** START Supplied data **

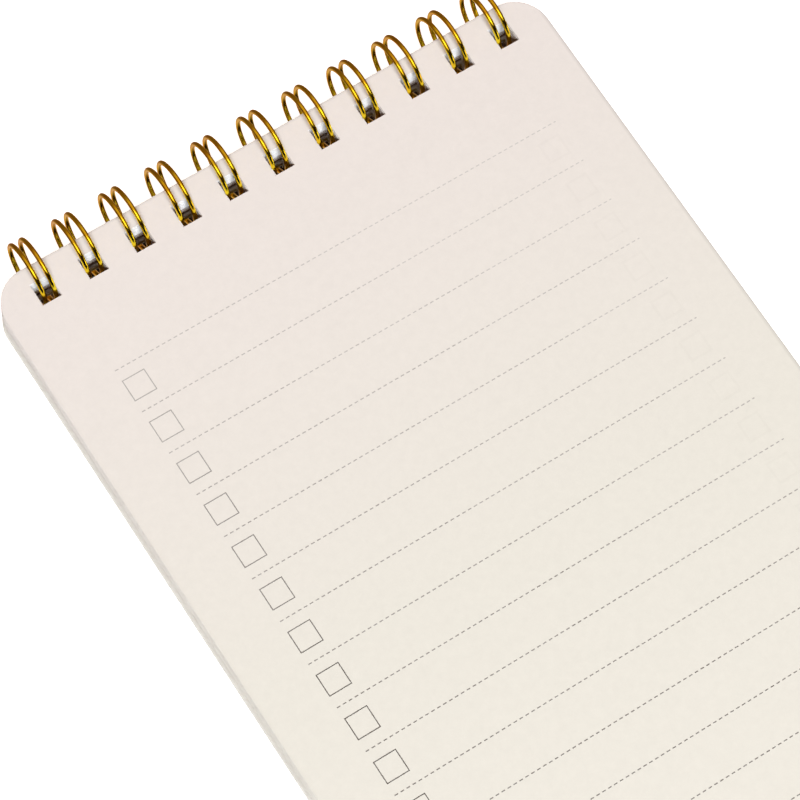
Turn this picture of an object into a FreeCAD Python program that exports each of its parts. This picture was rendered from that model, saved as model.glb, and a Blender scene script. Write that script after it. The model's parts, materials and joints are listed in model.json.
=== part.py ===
"""Wire-bound to-do list pad: sheets, two card covers and a twin-loop wire.

The pad lies face up with its bound edge towards +Y.  The front cover is turned
right round the wire, so it lies undermost, under the back cover.  One wire,
bent into a row of hairpins and closed into rings, holds everything.

Lengths are millimetres.  Every form is made in the ring frame: X runs along
the binding, and the rings' axis is the X axis.  A stack then tilts about that
axis, because the rings stand on the table and lift the bound edge.
"""
import FreeCAD, Part
import math
import os

# Sheets and covers
SHEET_WIDTH = 100.0
SHEET_LENGTH = 210.0
SHEETS_THICKNESS = 4.6        # the whole pad of sheets, one solid
COVER_THICKNESS = 0.45        # card of about 350 g/m2
COVER_OVERHANG = 0.3          # covers stand this far past the sheets on three sides
CORNER_RADIUS = 6.0

# Punched holes: the standard 3:1 row, three holes to the inch
HOLE_COUNT = 11
HOLE_PITCH = 25.4 / 3.0
HOLE_WIDTH = 3.5
HOLE_LENGTH = 4.0
HOLE_MARGIN = 2.9             # from a hole to the bound edge

# Twin-loop wire
WIRE_DIAMETER = 0.8
RING_RADIUS = 5.5             # rings' axis to the middle of the wire
AXIS_DROP = 2.46              # rings' axis below the top sheet
AXIS_SETBACK = 6.31           # rings' axis to the foot-side wall of the holes
LEG_SPACING = 2.3             # the two legs of one hairpin
END_LEG_SPACING = 1.9         # the first and last hairpins are pinched
END_LOOP_SHIFT = 0.3          # and drawn towards the middle of the row
BINDING_SHIFT = -0.12         # the wire's play along the row, taken up to one side
ROOT_BEND_RADIUS = 0.7        # where a leg turns into the link to the next hairpin
TIP_LIFT = 0.13               # tips of the closed hairpins stand off the links
CUT_END_LENGTH = 0.6          # straight stub left where the wire was cut

# The wire is built light: straight runs with an eight-sided section
SECTION_SIDES = 8
LEG_STEP = 15.0               # degrees of ring to one run, counted from its lowest point
TIP_RUNS = 6                  # runs round the half circle of a tip
BEND_RUNS = 3                 # runs round the quarter bend at a root

# Play between the pieces as they lie
SEAM_PLAY = 0.1               # wire to the sheets above it and the cover below it
STACK_PLAY = 0.05             # piece to piece where two stacks lie on each other
COVER_SLIP = 0.5              # the covers hang this much further down than the sheets

# Worked out from the above
SEAM_GAP = WIRE_DIAMETER + 2.0 * SEAM_PLAY
SHEETS_TOP = AXIS_DROP
SHEETS_BOTTOM = SHEETS_TOP - SHEETS_THICKNESS
BACK_COVER_TOP = SHEETS_BOTTOM - SEAM_GAP
FRONT_COVER_TOP = BACK_COVER_TOP - COVER_THICKNESS - STACK_PLAY
FRONT_COVER_BOTTOM = FRONT_COVER_TOP - COVER_THICKNESS
BOUND_EDGE = -AXIS_SETBACK + HOLE_LENGTH + HOLE_MARGIN
SHEET_FOOT = BOUND_EDGE - SHEET_LENGTH
COVER_FOOT = SHEET_FOOT - COVER_OVERHANG - COVER_SLIP
SECTION_CORNER = WIRE_DIAMETER / 2.0 * math.sqrt(      # as much metal as the round wire
    2.0 * math.pi / (SECTION_SIDES * math.sin(2.0 * math.pi / SECTION_SIDES)))
SECTION_FLAT = SECTION_CORNER * math.cos(math.pi / SECTION_SIDES)
RING_REACH = RING_RADIUS + SECTION_FLAT / math.cos(math.radians(LEG_STEP / 2.0))
X_AXIS = FreeCAD.Vector(1, 0, 0)


def cover_tilt():
    """Return the covers' tilt in degrees: rings and front cover's foot on one plane."""
    reach = math.hypot(COVER_FOOT, FRONT_COVER_BOTTOM)
    slope_at_foot = math.atan2(-FRONT_COVER_BOTTOM, -COVER_FOOT)
    return math.degrees(math.asin(RING_REACH / reach) - slope_at_foot)


def sheet_tilt():
    """Return the sheets' tilt in degrees: their foot lies on the back cover."""
    cover = math.radians(cover_tilt())
    foot_height = SHEET_FOOT * math.sin(cover) + BACK_COVER_TOP * math.cos(cover) + STACK_PLAY
    reach = math.hypot(SHEET_FOOT, SHEETS_BOTTOM)
    slope_at_foot = math.atan2(-SHEETS_BOTTOM, -SHEET_FOOT)
    return math.degrees(math.asin(-foot_height / reach) - slope_at_foot)


def hole_centres():
    """Return the x of every hole, left to right, centred on the sheet."""
    first = -HOLE_PITCH * (HOLE_COUNT - 1) / 2.0
    return [first + HOLE_PITCH * index for index in range(HOLE_COUNT)]


def punched_plate(width, foot, bottom, thickness, slip):
    """Return a plate with rounded corners and the row of square holes.

    width: across the plate.  foot: y of the edge away from the binding.
    bottom: z of the underside.  thickness: upwards from there.
    slip: how far the plate's holes have moved towards the foot.
    """
    length = BOUND_EDGE - slip - foot
    corner = FreeCAD.Vector(-width / 2.0, foot, bottom)
    plate = Part.makeBox(width, length, thickness, corner)
    uprights = [edge for edge in plate.Edges if abs(edge.BoundBox.ZLength - thickness) < 1e-6]
    plate = plate.makeFillet(CORNER_RADIUS, uprights)
    holes = []
    for x in hole_centres():
        hole_corner = FreeCAD.Vector(x - HOLE_WIDTH / 2.0, -AXIS_SETBACK - slip, bottom - 1.0)
        holes.append(Part.makeBox(HOLE_WIDTH, HOLE_LENGTH, thickness + 2.0, hole_corner))
    return plate.cut(Part.makeCompound(holes))


def sheets():
    """Return the pad of sheets."""
    return punched_plate(SHEET_WIDTH, SHEET_FOOT, SHEETS_BOTTOM, SHEETS_THICKNESS, 0.0)


def cover(top):
    """Return one card cover whose upper face is at height top."""
    width = SHEET_WIDTH + 2.0 * COVER_OVERHANG
    return punched_plate(width, COVER_FOOT, top - COVER_THICKNESS, COVER_THICKNESS, COVER_SLIP)


def on_ring(x, angle):
    """Return a point of the wire's middle line on the ring at x.

    angle: degrees round the rings' axis from the foot side, downwards first.
    """
    turn = math.radians(angle)
    return FreeCAD.Vector(x, -RING_RADIUS * math.cos(turn), -RING_RADIUS * math.sin(turn))


def along_ring(angle):
    """Return the unit direction in which the ring runs at angle, downwards first."""
    turn = math.radians(angle)
    return FreeCAD.Vector(0, math.sin(turn), -math.cos(turn))


def angle_reaching(height, run):
    """Return the ring angle from which a straight run along the ring ends at height.

    height: z of the end.  run: length, positive in the direction of along_ring.
    """
    reach = math.hypot(RING_RADIUS, run)
    return math.degrees(math.asin(-height / reach) - math.atan2(run, RING_RADIUS))


LINK_HEIGHT = SHEETS_BOTTOM - SEAM_GAP / 2.0
TIP_HEIGHT = LINK_HEIGHT + TIP_LIFT
ROOT_ANGLE = angle_reaching(LINK_HEIGHT, -ROOT_BEND_RADIUS)


def ring_angles(end):
    """Return the angles of a leg's corners from its root to end, in LEG_STEP steps.

    The steps are counted from the ring's lowest point, so every ring stands on a corner.
    """
    first = math.floor(ROOT_ANGLE / LEG_STEP) + 1
    last = math.ceil(end / LEG_STEP) - 1
    return [ROOT_ANGLE] + [LEG_STEP * step for step in range(first, last + 1)] + [end]


def round_points(start, across, onward, degrees, runs):
    """Return the corners of an arc, from start.

    across: from start to the arc's centre.  onward: the same length, the way it sets off.
    """
    turns = [math.radians(degrees) * step / runs for step in range(runs + 1)]
    return [start + across * (1.0 - math.cos(turn)) + onward * math.sin(turn) for turn in turns]


class Hairpin:
    """One finger of the wire: two legs round the ring axis and a round tip.

    middle: x halfway between the legs.  spacing: between the legs' middle lines.
    """

    def __init__(self, middle, spacing):
        """Place the legs and find where they run into the tip."""
        self.left = middle - spacing / 2.0
        self.right = middle + spacing / 2.0
        self.tip_radius = spacing / 2.0
        self.tip_angle = 360.0 + angle_reaching(TIP_HEIGHT, self.tip_radius)

    def leg(self, x):
        """Return the corners of one leg, from the root under and round to the tip."""
        return [on_ring(x, angle) for angle in ring_angles(self.tip_angle)]

    def tip(self):
        """Return the corners of the half circle that joins the legs, left to right."""
        start = on_ring(self.left, self.tip_angle)
        onward = along_ring(self.tip_angle) * self.tip_radius
        return round_points(start, X_AXIS * self.tip_radius, onward, 180.0, TIP_RUNS)

    def points(self):
        """Return the hairpin's corners in order, left root to right root."""
        return self.leg(self.left) + self.tip()[1:-1] + self.leg(self.right)[::-1]


def hairpins():
    """Return the row of hairpins, the first and last pinched and drawn inwards."""
    centres = hole_centres()
    row = [Hairpin(x + BINDING_SHIFT, LEG_SPACING) for x in centres]
    row[0] = Hairpin(centres[0] + END_LOOP_SHIFT, END_LEG_SPACING)
    row[-1] = Hairpin(centres[-1] - END_LOOP_SHIFT, END_LEG_SPACING)
    return row


def root_bend(x, side):
    """Return the corners of the quarter bend at the root of the leg at x.

    side: 1 turns it towards +X and -1 towards -X.
    """
    across = X_AXIS * (side * ROOT_BEND_RADIUS)
    onward = along_ring(ROOT_ANGLE) * -ROOT_BEND_RADIUS
    return round_points(on_ring(x, ROOT_ANGLE), across, onward, 90.0, BEND_RUNS)


def cut_end(x):
    """Return the free end of the stub at the outer root of the first or last hairpin."""
    return on_ring(x, ROOT_ANGLE) + along_ring(ROOT_ANGLE) * -CUT_END_LENGTH


def wire_points():
    """Return the corners of the wire's middle line from one cut end to the other."""
    row = hairpins()
    points = [cut_end(row[0].left)] + row[0].points()
    for before, after in zip(row, row[1:]):
        points += root_bend(before.right, 1.0)[1:]
        points += root_bend(after.left, -1.0)[:0:-1]
        points += after.points()
    return points + [cut_end(row[-1].right)]


def wire_sections(points):
    """Return the wire's section at every corner of its middle line, mitred there."""
    runs = [(after - before).normalize() for before, after in zip(points, points[1:])]
    up = X_AXIS.cross(runs[0])
    section = []
    for side in range(SECTION_SIDES):
        turn = 2.0 * math.pi * (side + 0.5) / SECTION_SIDES
        offset = X_AXIS * math.cos(turn) + up * math.sin(turn)
        section.append(points[0] + offset * SECTION_CORNER)
    sections = [section]
    for run, following, point in zip(runs, runs[1:] + runs[-1:], points[1:]):
        normal = run + following
        section = [corner + run * ((point - corner).dot(normal) / run.dot(normal))
                   for corner in section]
        sections.append(section)
    return sections


def twin_loop_wire():
    """Return the binding: one wire along its whole path, closed at both cut ends."""
    points = wire_points()
    outlines = [Part.makePolygon(section + section[:1]) for section in wire_sections(points)]
    solid = Part.makeLoft(outlines, True, True)
    length = sum((after - before).Length for before, after in zip(points, points[1:]))
    expected = length * math.pi * WIRE_DIAMETER ** 2 / 4.0
    print("wire length %.1f mm, volume %.2f of %.2f mm3" % (length, solid.Volume, expected))
    return solid


def tilted(shape, degrees):
    """Return shape turned about the rings' axis, its foot downwards."""
    turned = shape.copy()
    turned.rotate(FreeCAD.Vector(0, 0, 0), X_AXIS, degrees)
    return turned


def to_table(shapes):
    """Move every shape so that the whole stands on z = 0, centred on the origin."""
    corners = [vertex.Point for shape in shapes.values() for vertex in shape.Vertexes]
    ys = [corner.y for corner in corners]
    offset = FreeCAD.Vector(0, -(min(ys) + max(ys)) / 2.0, -min(corner.z for corner in corners))
    for shape in shapes.values():
        shape.translate(offset)
    print("rings' axis at y %.4f z %.4f" % (offset.y, offset.z))
    return shapes


def build():
    """Return every piece of the pad by name, in place."""
    covers = cover_tilt()
    leaves = sheet_tilt()
    print("tilt: covers %.4f, sheets %.4f degrees" % (covers, leaves))
    return to_table({
        "page_block": tilted(sheets(), leaves),
        "back_cover": tilted(cover(BACK_COVER_TOP), covers),
        "front_cover": tilted(cover(FRONT_COVER_TOP), covers),
        "wire_binding": tilted(twin_loop_wire(), (covers + leaves) / 2.0),
    })


os.makedirs("parts", exist_ok=True)
for name, piece in build().items():
    piece.exportStep("parts/" + name + ".step")
    print(name, "valid", piece.isValid(), "solids", len(piece.Solids), "volume %.2f" % piece.Volume)
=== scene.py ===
"""Dresses the wire-bound to-do list pad: printed sheets, card covers and a gold wire.

Lengths are in millimetres in the ring frame until a piece is finished: X runs
along the binding, Y towards the bound edge, Z out of the top sheet, and the
rings' axis is the X axis.  A finished piece is put in the row frame in metres.
"""

import json
import logging
import math
import random
from dataclasses import dataclass, field
from enum import Enum
from typing import Any

import bmesh
import bpy
from mathutils import Matrix, Vector

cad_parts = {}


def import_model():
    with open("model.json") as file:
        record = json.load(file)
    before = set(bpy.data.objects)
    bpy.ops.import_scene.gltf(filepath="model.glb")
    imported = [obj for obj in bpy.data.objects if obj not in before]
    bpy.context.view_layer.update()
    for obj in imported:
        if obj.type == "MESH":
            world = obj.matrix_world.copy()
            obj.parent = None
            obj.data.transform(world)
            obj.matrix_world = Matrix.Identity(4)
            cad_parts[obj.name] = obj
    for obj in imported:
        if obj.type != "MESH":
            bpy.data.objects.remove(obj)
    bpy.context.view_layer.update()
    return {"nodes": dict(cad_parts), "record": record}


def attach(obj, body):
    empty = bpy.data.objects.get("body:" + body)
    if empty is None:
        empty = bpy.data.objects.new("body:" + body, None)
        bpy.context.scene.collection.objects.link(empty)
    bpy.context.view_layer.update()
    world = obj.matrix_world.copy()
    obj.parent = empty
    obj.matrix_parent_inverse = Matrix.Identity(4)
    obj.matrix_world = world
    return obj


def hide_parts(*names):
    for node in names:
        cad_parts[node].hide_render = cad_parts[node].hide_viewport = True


logging.basicConfig(level=logging.INFO, format="%(name)s: %(message)s")
LOG = logging.getLogger("pad")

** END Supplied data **

_What is needed_.
In the listing above, locate the line containing "for name, piece" and the line containing "a gold wire.". Extract those two lines and every line between them, exactly as written, and only those.

_Full output_.
for name, piece in build().items():
    piece.exportStep("parts/" + name + ".step")
    print(name, "valid", piece.isValid(), "solids", len(piece.Solids), "volume %.2f" % piece.Volume)
=== scene.py ===
"""Dresses the wire-bound to-do list pad: printed sheets, card covers and a gold wire.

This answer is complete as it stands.